►

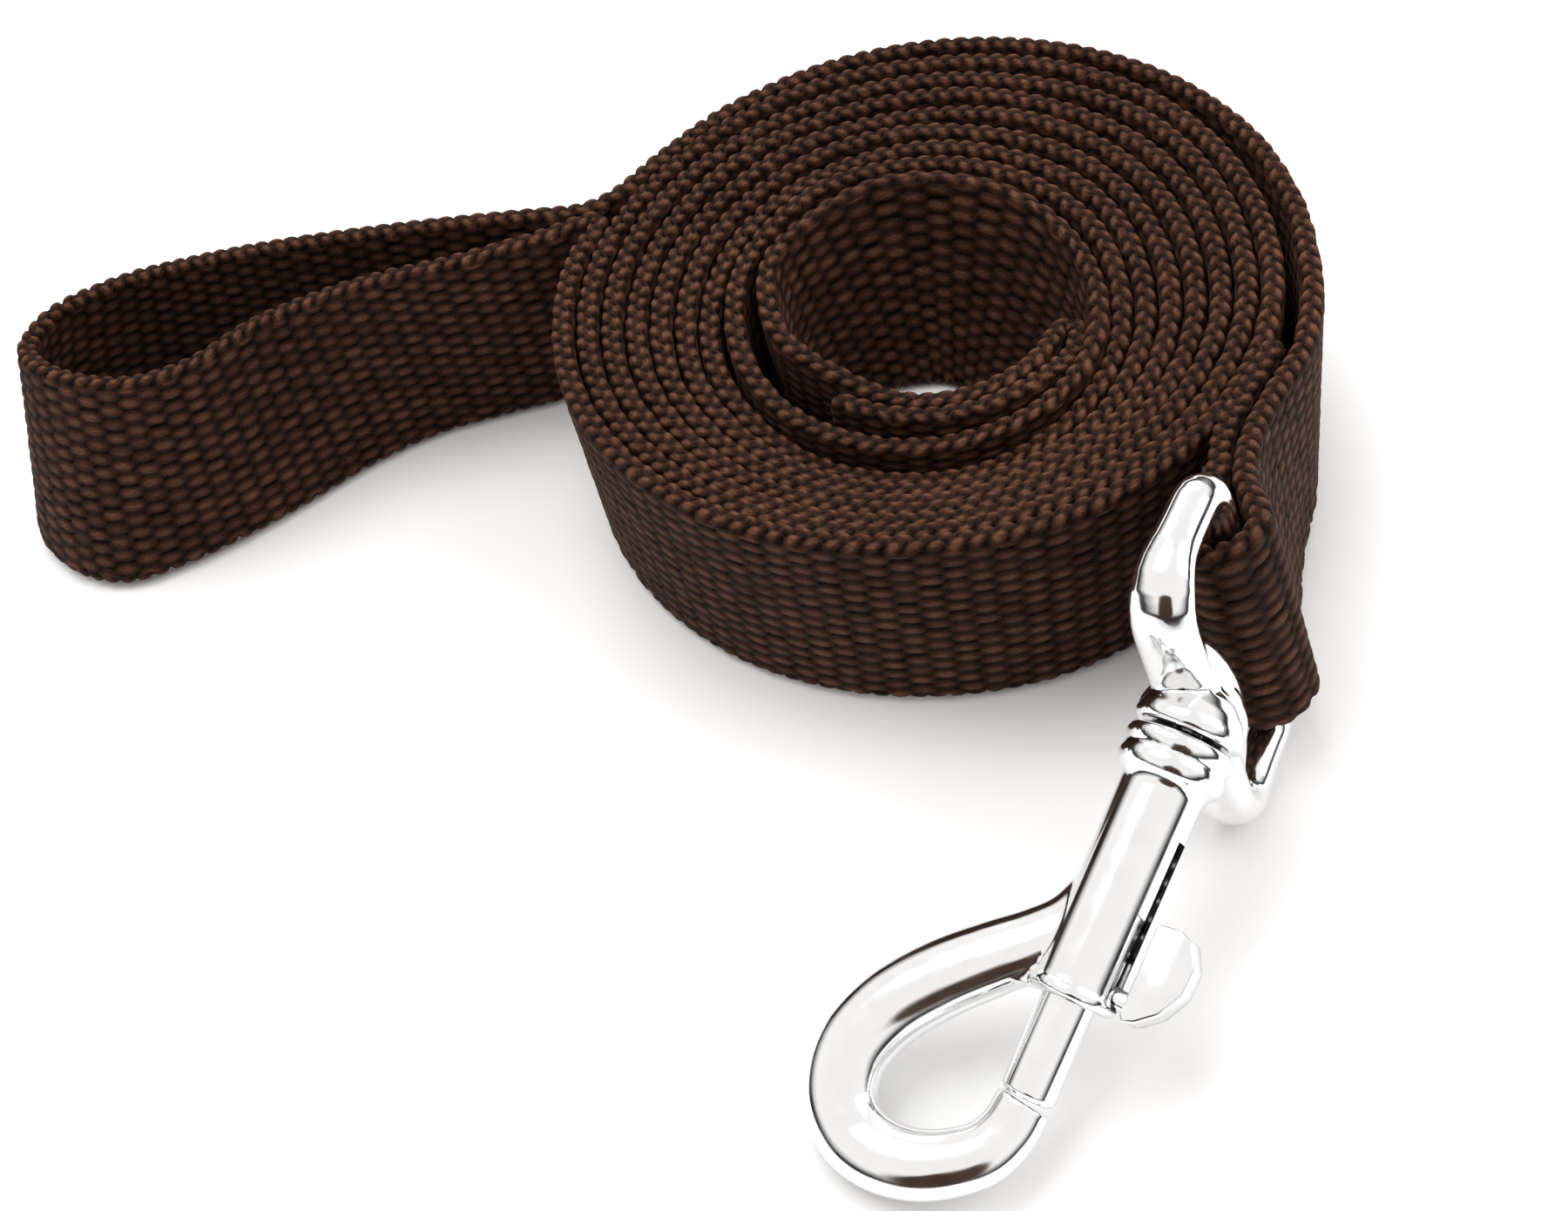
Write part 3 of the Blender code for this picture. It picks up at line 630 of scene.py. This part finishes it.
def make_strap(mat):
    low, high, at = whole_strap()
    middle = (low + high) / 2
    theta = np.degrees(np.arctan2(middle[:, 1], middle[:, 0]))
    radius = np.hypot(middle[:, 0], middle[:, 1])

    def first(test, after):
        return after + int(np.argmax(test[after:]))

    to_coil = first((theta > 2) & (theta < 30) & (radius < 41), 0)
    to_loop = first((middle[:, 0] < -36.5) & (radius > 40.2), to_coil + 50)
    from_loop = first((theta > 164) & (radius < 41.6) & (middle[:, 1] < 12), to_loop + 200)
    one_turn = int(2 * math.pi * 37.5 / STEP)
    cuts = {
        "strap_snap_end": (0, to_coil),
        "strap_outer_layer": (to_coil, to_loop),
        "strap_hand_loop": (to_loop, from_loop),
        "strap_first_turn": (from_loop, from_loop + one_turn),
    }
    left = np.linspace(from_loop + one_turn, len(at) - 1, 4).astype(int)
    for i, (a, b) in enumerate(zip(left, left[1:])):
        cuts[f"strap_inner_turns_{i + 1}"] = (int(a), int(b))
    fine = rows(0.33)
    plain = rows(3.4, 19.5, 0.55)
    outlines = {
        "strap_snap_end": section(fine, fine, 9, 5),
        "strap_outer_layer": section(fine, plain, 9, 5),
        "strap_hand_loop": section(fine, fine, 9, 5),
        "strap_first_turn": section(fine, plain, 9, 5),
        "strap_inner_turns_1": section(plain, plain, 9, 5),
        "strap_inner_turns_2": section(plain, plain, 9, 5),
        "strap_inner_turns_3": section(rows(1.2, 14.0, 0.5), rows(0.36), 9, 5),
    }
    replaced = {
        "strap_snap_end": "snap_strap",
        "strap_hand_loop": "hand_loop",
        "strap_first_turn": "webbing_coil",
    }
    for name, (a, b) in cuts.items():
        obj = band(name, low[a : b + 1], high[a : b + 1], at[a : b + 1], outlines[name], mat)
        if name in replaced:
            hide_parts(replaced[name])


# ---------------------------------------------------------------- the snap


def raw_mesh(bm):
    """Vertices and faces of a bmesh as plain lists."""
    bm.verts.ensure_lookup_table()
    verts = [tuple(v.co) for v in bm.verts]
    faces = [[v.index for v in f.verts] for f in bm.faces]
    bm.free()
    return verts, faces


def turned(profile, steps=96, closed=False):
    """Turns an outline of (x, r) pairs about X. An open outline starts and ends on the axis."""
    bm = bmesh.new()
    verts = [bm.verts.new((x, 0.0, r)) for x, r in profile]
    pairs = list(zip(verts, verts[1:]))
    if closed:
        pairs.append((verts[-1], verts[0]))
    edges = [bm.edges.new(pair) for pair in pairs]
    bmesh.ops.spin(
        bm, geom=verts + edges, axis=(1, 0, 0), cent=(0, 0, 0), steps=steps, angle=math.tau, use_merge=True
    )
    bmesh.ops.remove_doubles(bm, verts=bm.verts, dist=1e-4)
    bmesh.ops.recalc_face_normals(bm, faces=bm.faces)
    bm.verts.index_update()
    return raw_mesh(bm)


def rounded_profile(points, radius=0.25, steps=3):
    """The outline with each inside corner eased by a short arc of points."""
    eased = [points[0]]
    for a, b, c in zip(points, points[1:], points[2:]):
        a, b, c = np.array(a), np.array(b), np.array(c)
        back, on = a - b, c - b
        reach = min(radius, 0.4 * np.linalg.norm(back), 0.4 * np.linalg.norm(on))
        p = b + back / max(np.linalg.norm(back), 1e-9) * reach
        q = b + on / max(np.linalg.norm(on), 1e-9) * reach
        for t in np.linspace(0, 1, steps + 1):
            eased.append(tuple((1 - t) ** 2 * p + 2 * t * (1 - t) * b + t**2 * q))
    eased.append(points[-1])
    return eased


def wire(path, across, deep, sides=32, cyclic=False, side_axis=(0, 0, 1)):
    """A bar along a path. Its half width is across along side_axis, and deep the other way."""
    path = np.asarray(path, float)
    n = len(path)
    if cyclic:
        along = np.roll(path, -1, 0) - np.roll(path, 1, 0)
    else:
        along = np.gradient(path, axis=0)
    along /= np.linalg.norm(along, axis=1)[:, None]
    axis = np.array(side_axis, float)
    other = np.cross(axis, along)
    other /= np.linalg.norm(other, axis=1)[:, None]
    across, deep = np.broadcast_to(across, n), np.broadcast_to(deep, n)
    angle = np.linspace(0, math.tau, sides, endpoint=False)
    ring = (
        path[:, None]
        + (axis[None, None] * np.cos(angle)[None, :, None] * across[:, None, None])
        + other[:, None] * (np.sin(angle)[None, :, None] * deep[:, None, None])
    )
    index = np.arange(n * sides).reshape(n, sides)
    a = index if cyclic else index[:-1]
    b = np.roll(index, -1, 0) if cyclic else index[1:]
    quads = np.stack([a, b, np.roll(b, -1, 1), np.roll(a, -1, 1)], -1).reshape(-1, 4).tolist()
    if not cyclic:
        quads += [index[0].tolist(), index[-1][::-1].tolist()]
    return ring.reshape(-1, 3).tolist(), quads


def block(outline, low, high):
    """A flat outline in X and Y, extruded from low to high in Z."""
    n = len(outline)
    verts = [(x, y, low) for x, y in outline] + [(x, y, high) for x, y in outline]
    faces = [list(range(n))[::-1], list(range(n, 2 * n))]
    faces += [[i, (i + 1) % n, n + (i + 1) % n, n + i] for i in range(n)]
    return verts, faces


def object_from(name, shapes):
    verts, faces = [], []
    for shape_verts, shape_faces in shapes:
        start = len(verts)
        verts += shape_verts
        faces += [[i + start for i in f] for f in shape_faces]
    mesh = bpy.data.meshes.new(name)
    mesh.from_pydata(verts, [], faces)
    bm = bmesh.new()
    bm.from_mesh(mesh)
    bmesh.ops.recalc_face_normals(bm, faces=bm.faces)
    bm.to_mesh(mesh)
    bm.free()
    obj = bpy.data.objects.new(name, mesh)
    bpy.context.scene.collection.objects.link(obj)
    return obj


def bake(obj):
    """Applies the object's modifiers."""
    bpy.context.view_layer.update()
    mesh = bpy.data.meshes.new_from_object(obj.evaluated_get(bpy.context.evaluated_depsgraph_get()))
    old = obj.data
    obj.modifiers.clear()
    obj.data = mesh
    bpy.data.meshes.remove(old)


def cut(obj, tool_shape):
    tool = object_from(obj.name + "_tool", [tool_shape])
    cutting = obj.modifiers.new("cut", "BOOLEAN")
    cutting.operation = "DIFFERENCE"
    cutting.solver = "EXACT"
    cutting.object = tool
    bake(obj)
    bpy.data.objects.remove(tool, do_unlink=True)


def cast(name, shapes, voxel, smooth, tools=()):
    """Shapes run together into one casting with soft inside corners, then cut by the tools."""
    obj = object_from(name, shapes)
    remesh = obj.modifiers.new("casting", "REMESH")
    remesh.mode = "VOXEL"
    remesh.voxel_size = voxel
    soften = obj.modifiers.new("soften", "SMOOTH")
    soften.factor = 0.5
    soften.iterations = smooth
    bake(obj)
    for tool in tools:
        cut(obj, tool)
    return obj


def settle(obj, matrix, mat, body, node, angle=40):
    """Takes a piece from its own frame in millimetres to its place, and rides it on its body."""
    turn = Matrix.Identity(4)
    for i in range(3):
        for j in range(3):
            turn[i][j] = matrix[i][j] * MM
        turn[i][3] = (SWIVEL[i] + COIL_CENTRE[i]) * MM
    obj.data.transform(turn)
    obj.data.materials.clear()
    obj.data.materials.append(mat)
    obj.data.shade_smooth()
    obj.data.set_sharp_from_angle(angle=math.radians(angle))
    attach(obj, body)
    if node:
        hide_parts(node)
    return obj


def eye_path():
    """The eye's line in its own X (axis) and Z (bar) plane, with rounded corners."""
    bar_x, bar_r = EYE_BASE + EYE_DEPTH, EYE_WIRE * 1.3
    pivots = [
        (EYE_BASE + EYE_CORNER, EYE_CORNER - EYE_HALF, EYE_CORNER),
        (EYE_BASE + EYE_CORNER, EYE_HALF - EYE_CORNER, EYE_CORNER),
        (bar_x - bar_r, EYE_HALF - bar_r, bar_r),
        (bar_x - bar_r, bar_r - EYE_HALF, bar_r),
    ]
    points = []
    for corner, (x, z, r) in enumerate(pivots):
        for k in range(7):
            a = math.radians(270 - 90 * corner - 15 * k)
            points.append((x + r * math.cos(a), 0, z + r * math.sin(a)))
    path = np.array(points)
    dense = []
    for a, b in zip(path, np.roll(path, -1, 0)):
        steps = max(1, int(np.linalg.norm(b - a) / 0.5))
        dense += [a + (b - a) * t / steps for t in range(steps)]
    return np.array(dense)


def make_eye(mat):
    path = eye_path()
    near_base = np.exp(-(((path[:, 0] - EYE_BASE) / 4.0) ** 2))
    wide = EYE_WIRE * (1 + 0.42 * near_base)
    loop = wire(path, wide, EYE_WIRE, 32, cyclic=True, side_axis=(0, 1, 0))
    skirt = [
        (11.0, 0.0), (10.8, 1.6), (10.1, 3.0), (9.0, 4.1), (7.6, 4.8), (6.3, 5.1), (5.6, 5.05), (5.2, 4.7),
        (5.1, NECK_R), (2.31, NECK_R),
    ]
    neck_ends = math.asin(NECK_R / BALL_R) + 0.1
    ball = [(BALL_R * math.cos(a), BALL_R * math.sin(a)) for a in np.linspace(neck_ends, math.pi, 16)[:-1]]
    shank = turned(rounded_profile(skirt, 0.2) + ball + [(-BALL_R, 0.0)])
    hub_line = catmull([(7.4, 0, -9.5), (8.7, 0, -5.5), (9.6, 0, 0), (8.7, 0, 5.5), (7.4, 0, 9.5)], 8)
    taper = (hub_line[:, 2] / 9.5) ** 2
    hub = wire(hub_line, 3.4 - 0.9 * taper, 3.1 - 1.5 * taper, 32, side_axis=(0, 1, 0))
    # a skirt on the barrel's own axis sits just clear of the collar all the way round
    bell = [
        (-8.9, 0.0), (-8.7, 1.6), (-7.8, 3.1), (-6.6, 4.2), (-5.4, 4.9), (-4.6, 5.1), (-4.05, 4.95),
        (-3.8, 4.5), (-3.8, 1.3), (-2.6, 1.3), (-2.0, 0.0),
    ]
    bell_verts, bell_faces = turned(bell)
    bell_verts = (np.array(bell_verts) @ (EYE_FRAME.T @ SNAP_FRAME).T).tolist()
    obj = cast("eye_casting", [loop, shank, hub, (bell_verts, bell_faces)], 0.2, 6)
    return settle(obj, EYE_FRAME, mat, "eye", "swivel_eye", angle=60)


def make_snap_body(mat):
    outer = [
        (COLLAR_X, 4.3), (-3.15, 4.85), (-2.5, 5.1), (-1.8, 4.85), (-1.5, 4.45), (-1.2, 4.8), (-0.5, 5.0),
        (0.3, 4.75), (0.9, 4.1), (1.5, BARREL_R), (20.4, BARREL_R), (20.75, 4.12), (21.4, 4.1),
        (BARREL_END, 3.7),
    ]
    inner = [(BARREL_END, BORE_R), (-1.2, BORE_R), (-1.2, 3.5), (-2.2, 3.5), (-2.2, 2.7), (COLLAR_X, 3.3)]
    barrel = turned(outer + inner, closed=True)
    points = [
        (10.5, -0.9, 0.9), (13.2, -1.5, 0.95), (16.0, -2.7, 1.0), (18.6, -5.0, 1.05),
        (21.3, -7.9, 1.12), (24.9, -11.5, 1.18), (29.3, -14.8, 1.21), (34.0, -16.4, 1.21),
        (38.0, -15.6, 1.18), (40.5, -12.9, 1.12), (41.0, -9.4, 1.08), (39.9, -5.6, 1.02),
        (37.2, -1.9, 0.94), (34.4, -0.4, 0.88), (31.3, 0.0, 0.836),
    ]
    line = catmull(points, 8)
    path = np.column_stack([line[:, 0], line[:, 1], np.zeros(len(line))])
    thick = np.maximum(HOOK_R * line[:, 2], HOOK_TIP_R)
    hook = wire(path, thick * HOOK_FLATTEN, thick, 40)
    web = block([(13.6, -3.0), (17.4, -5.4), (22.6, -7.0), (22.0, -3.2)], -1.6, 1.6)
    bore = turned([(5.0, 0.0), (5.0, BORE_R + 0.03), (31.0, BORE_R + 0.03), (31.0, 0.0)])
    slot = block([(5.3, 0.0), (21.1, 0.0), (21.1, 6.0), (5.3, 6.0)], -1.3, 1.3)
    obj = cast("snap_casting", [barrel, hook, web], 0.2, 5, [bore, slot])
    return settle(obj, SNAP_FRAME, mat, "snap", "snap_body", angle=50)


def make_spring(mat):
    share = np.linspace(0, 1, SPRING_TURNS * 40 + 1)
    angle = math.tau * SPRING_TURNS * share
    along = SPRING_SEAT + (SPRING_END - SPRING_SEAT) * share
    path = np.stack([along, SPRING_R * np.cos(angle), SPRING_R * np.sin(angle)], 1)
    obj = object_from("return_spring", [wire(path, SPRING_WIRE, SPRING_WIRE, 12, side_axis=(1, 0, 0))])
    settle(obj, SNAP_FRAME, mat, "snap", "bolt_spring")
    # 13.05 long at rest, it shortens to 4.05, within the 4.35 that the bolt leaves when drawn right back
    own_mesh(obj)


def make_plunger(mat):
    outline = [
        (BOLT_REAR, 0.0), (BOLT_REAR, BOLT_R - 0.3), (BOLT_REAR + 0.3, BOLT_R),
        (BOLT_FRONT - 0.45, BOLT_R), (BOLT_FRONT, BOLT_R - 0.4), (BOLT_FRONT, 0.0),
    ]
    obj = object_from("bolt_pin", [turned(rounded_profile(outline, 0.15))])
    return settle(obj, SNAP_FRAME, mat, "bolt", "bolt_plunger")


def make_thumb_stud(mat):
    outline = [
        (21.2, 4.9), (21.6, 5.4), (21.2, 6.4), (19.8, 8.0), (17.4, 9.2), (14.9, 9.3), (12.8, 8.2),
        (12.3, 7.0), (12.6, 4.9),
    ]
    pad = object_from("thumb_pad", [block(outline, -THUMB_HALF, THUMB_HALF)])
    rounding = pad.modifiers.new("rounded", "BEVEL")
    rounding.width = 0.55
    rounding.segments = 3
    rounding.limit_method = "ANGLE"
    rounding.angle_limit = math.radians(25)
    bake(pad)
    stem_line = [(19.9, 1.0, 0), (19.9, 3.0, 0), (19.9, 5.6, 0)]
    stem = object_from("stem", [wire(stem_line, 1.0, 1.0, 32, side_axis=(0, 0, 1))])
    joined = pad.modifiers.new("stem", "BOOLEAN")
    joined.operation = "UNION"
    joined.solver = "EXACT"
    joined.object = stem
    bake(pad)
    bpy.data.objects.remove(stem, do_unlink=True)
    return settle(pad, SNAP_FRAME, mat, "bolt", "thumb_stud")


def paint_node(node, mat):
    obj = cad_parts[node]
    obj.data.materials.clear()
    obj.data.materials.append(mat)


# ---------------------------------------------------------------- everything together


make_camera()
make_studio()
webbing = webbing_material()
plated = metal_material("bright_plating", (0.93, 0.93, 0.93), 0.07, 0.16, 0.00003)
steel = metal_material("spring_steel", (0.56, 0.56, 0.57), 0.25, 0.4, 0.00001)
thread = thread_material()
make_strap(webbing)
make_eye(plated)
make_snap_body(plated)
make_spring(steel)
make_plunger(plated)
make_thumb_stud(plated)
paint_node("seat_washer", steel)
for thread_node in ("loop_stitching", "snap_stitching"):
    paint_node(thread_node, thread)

◄

=== TASK PROMPT ===
Extract the lines from the line with "hide_parts(replaced[name])" through the line with "return raw_mesh(bm)". Keep both of those lines, copy everything exactly, and add nothing.

=== CORRECT OUTPUT ===
            hide_parts(replaced[name])


# ---------------------------------------------------------------- the snap


def raw_mesh(bm):
    """Vertices and faces of a bmesh as plain lists."""
    bm.verts.ensure_lookup_table()
    verts = [tuple(v.co) for v in bm.verts]
    faces = [[v.index for v in f.verts] for f in bm.faces]
    bm.free()
    return verts, faces


def turned(profile, steps=96, closed=False):
    """Turns an outline of (x, r) pairs about X. An open outline starts and ends on the axis."""
    bm = bmesh.new()
    verts = [bm.verts.new((x, 0.0, r)) for x, r in profile]
    pairs = list(zip(verts, verts[1:]))
    if closed:
        pairs.append((verts[-1], verts[0]))
    edges = [bm.edges.new(pair) for pair in pairs]
    bmesh.ops.spin(
        bm, geom=verts + edges, axis=(1, 0, 0), cent=(0, 0, 0), steps=steps, angle=math.tau, use_merge=True
    )
    bmesh.ops.remove_doubles(bm, verts=bm.verts, dist=1e-4)
    bmesh.ops.recalc_face_normals(bm, faces=bm.faces)
    bm.verts.index_update()
    return raw_mesh(bm)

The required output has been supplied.